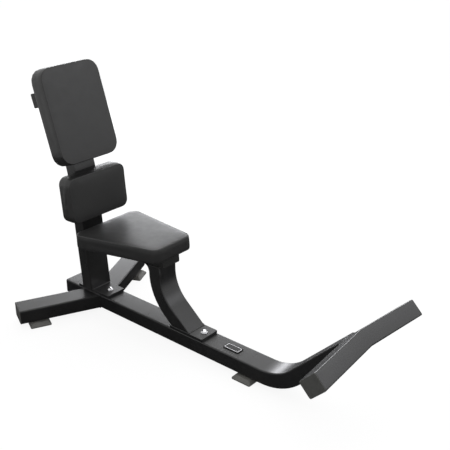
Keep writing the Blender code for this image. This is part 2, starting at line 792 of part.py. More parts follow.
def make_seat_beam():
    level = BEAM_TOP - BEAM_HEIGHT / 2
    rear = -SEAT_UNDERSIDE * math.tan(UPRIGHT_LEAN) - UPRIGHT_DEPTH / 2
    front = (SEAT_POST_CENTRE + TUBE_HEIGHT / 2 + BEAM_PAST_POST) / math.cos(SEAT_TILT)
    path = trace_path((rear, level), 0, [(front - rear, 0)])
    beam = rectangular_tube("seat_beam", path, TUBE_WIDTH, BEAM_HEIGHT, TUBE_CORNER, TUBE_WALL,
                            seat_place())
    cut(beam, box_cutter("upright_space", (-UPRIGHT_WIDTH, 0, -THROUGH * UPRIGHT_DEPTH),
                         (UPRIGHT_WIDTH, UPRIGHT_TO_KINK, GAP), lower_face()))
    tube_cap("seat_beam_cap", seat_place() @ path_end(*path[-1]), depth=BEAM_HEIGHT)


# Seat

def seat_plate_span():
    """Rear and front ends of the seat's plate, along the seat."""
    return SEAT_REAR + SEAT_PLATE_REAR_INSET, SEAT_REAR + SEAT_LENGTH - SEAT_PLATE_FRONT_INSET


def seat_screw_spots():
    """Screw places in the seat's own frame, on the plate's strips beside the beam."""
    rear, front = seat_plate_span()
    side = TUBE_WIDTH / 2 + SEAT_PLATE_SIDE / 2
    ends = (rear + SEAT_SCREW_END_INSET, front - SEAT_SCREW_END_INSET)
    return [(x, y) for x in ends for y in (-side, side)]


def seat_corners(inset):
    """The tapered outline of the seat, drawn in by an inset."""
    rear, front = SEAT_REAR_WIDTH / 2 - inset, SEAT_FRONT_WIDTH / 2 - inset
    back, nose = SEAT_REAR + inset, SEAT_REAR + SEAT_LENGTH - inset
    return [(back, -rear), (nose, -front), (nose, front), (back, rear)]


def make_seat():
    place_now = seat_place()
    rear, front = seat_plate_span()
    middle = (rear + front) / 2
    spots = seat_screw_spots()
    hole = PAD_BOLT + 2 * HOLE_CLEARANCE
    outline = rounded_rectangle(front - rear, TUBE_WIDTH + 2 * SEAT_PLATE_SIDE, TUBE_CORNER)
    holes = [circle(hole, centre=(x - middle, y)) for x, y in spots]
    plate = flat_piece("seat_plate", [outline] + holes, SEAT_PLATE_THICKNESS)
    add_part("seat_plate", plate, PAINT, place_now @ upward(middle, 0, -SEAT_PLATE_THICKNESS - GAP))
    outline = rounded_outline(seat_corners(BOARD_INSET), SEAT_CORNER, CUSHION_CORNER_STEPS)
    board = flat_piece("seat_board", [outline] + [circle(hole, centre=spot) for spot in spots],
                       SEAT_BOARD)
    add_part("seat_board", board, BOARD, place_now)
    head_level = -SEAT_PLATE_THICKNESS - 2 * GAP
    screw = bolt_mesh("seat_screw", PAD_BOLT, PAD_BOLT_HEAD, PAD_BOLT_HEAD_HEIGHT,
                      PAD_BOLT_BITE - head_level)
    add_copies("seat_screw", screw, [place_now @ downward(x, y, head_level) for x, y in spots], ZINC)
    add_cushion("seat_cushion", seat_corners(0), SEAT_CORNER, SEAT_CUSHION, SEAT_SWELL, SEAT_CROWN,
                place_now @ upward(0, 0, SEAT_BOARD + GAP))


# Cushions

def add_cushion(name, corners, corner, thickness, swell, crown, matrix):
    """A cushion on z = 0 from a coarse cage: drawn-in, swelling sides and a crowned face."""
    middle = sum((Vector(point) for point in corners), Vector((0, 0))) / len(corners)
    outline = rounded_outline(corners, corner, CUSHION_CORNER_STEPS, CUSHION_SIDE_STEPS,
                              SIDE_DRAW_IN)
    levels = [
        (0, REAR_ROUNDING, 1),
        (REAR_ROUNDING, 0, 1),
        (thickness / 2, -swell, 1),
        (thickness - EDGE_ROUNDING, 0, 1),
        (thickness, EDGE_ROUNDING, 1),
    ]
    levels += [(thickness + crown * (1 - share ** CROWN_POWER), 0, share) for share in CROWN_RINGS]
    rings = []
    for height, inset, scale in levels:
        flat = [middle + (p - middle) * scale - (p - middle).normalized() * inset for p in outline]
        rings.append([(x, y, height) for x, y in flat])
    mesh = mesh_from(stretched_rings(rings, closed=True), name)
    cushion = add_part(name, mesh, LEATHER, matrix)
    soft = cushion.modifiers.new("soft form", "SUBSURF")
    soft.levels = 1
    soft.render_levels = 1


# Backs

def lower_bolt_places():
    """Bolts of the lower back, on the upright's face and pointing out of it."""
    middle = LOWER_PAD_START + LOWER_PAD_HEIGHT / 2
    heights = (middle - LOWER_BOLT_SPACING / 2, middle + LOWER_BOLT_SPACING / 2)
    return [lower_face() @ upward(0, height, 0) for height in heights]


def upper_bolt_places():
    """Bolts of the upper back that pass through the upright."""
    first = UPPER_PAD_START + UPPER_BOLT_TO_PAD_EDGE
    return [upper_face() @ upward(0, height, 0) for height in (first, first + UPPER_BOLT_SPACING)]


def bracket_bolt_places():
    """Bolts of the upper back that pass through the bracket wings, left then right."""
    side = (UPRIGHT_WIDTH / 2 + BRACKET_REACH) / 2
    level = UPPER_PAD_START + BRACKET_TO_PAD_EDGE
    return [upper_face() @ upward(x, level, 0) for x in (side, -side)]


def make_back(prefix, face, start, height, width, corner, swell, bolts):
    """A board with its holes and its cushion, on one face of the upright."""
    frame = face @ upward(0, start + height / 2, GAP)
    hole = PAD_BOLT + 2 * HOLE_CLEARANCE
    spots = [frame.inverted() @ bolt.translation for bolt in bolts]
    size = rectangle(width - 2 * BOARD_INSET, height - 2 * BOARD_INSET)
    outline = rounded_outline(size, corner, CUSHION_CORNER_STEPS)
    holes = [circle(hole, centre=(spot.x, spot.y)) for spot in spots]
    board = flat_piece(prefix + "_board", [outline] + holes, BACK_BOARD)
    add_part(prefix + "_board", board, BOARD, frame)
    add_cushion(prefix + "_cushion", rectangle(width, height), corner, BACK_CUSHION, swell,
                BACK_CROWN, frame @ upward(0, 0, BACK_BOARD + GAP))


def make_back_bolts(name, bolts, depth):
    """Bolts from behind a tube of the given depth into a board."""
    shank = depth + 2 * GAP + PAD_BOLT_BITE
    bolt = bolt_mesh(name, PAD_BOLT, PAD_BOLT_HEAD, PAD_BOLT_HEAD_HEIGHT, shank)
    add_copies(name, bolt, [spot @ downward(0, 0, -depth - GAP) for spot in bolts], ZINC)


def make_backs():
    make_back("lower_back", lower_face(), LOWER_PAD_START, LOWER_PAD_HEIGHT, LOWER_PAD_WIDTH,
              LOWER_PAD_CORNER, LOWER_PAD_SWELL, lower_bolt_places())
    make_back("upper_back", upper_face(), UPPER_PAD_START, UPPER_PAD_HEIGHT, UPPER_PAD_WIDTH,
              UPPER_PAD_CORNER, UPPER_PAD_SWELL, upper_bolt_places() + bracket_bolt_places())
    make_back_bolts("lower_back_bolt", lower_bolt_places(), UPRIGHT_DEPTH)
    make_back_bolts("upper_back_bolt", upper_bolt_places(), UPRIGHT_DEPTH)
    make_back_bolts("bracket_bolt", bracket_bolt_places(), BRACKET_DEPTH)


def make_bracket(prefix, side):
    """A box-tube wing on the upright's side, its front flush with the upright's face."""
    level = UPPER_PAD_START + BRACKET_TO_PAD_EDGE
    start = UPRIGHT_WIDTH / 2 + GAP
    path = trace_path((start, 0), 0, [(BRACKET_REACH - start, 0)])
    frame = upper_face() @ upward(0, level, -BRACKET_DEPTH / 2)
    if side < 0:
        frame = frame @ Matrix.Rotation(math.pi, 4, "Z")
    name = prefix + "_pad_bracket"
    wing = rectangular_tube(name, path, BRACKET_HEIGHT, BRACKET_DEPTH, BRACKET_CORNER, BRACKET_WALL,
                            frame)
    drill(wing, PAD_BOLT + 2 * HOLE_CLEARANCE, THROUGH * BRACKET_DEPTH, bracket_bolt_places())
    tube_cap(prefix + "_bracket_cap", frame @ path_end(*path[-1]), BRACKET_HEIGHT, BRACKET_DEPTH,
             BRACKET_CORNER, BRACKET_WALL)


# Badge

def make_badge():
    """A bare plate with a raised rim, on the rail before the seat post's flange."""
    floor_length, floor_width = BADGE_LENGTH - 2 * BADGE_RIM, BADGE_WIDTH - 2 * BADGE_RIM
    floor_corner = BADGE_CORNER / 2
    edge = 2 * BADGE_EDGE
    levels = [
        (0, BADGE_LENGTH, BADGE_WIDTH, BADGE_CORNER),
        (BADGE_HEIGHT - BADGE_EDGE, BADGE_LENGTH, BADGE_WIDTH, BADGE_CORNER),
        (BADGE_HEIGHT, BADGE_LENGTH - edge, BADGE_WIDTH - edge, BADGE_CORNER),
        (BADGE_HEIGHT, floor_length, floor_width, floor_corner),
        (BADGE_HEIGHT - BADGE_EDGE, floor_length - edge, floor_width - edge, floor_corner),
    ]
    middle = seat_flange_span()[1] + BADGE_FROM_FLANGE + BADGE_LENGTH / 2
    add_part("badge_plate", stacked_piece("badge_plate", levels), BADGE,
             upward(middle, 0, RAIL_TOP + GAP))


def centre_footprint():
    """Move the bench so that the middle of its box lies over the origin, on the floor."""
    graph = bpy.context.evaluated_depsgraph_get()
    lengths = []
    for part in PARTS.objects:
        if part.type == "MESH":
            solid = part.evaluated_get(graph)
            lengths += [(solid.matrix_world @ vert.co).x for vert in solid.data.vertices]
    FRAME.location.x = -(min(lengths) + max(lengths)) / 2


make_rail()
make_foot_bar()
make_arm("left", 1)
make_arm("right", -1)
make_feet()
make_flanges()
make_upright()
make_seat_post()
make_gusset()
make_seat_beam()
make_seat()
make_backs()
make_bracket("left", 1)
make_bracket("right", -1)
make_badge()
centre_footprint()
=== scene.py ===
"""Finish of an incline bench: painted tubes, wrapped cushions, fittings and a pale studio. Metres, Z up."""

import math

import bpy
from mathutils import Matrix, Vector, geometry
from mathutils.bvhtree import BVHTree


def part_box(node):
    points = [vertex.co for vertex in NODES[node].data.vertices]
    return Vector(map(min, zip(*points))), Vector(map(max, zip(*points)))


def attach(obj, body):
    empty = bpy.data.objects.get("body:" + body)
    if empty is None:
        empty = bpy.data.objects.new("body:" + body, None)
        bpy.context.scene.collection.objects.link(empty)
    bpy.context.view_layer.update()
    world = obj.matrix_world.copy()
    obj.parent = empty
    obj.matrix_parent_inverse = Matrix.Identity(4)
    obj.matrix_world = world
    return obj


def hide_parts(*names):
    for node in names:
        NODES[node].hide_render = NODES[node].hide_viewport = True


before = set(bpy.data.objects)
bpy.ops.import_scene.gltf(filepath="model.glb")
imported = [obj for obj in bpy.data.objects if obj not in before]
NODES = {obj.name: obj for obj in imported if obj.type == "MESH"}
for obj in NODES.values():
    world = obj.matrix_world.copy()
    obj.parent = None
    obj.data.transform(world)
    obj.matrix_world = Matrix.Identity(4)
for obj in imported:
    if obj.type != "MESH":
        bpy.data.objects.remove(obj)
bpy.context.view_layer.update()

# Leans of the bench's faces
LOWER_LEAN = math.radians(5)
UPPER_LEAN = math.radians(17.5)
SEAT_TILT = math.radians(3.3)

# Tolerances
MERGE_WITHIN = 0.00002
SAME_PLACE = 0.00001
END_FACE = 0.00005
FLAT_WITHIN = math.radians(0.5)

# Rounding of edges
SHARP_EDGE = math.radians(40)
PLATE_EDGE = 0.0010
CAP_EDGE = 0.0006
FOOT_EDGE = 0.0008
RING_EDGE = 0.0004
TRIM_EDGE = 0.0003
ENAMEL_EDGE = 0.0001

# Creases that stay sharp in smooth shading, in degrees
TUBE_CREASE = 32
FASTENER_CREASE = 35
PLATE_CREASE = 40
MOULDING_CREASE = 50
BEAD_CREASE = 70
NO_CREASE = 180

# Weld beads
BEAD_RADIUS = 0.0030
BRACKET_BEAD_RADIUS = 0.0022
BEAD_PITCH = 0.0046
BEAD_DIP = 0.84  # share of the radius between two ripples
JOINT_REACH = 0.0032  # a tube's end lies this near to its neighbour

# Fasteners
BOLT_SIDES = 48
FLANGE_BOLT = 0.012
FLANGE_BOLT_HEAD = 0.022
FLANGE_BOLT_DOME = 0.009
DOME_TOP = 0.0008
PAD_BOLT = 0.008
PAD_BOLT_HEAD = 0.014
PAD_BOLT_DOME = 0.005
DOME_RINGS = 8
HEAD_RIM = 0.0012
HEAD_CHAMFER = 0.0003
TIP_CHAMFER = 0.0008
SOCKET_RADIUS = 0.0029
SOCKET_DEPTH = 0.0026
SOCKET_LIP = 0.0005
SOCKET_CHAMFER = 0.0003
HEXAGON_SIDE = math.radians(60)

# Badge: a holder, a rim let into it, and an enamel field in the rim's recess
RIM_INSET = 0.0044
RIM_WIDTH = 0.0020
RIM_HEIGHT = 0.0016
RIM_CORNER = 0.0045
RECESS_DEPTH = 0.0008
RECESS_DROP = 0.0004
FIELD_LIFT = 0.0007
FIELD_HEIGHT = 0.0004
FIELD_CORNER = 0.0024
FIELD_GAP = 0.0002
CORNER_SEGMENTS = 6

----

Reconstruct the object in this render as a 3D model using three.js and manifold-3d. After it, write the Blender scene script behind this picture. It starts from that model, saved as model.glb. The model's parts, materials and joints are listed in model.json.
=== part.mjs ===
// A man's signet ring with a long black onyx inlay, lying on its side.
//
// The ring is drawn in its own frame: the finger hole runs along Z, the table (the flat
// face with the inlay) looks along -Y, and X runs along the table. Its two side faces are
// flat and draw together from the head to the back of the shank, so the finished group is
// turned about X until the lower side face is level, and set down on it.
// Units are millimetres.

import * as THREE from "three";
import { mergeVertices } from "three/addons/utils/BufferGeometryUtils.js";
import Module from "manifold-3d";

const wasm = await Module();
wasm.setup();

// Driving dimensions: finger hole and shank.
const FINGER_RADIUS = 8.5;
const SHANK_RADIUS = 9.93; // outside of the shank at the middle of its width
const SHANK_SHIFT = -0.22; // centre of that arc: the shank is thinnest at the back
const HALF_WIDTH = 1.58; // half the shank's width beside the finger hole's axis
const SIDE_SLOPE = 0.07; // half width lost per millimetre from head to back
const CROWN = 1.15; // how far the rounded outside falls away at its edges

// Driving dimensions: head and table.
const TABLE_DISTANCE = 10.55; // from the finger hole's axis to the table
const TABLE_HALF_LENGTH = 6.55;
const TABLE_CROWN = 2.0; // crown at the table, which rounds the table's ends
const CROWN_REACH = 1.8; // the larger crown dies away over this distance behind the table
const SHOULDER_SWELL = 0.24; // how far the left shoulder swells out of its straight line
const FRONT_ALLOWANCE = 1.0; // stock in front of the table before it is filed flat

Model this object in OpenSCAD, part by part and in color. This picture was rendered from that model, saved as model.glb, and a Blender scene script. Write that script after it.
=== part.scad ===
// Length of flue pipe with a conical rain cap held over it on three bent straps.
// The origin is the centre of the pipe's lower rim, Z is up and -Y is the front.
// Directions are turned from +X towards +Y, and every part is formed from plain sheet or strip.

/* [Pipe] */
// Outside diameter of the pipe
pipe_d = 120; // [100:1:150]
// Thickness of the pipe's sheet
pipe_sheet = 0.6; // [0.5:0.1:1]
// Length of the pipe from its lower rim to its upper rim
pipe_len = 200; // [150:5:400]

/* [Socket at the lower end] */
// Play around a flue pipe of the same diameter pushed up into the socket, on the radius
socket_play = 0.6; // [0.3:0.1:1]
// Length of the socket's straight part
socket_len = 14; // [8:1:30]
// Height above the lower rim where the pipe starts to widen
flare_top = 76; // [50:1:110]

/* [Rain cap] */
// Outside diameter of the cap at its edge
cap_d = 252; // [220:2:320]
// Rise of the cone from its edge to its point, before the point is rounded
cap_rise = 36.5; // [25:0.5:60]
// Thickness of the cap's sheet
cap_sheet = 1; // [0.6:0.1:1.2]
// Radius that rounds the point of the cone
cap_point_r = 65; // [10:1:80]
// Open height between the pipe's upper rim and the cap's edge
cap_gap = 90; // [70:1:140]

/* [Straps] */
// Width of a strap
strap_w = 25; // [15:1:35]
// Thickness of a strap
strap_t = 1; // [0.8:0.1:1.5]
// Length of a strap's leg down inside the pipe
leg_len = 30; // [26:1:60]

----

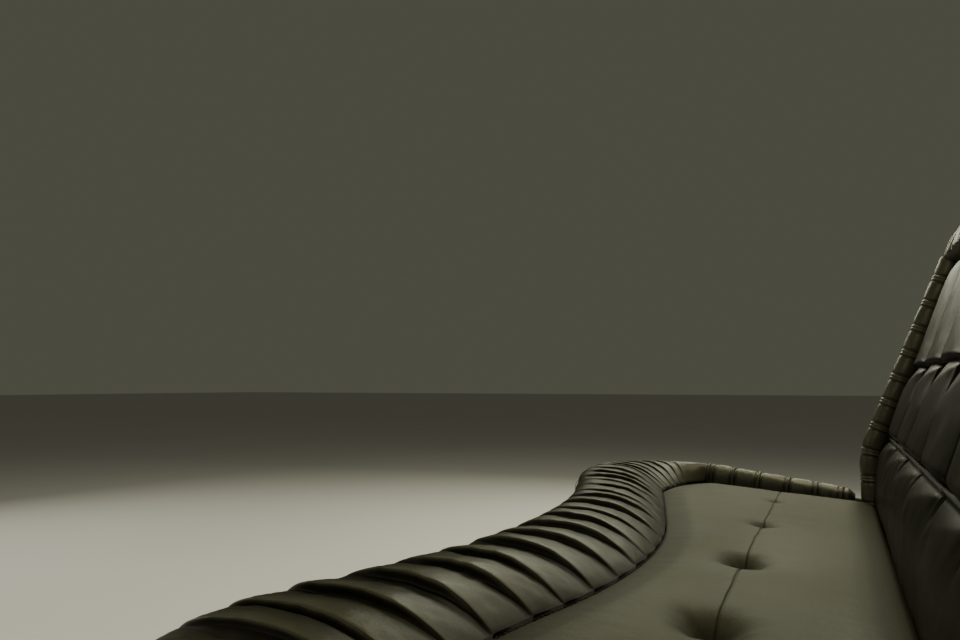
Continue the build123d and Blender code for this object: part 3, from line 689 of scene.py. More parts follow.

----

— Written request —
Print exactly the run of lines that starts at the line with "Keep writing the" and ends at the line with "front), (back, rear)]". Leave out every other line.

— Exercise output —
Keep writing the Blender code for this image. This is part 2, starting at line 792 of part.py. More parts follow.
def make_seat_beam():
    level = BEAM_TOP - BEAM_HEIGHT / 2
    rear = -SEAT_UNDERSIDE * math.tan(UPRIGHT_LEAN) - UPRIGHT_DEPTH / 2
    front = (SEAT_POST_CENTRE + TUBE_HEIGHT / 2 + BEAM_PAST_POST) / math.cos(SEAT_TILT)
    path = trace_path((rear, level), 0, [(front - rear, 0)])
    beam = rectangular_tube("seat_beam", path, TUBE_WIDTH, BEAM_HEIGHT, TUBE_CORNER, TUBE_WALL,
                            seat_place())
    cut(beam, box_cutter("upright_space", (-UPRIGHT_WIDTH, 0, -THROUGH * UPRIGHT_DEPTH),
                         (UPRIGHT_WIDTH, UPRIGHT_TO_KINK, GAP), lower_face()))
    tube_cap("seat_beam_cap", seat_place() @ path_end(*path[-1]), depth=BEAM_HEIGHT)


# Seat

def seat_plate_span():
    """Rear and front ends of the seat's plate, along the seat."""
    return SEAT_REAR + SEAT_PLATE_REAR_INSET, SEAT_REAR + SEAT_LENGTH - SEAT_PLATE_FRONT_INSET


def seat_screw_spots():
    """Screw places in the seat's own frame, on the plate's strips beside the beam."""
    rear, front = seat_plate_span()
    side = TUBE_WIDTH / 2 + SEAT_PLATE_SIDE / 2
    ends = (rear + SEAT_SCREW_END_INSET, front - SEAT_SCREW_END_INSET)
    return [(x, y) for x in ends for y in (-side, side)]


def seat_corners(inset):
    """The tapered outline of the seat, drawn in by an inset."""
    rear, front = SEAT_REAR_WIDTH / 2 - inset, SEAT_FRONT_WIDTH / 2 - inset
    back, nose = SEAT_REAR + inset, SEAT_REAR + SEAT_LENGTH - inset
    return [(back, -rear), (nose, -front), (nose, front), (back, rear)]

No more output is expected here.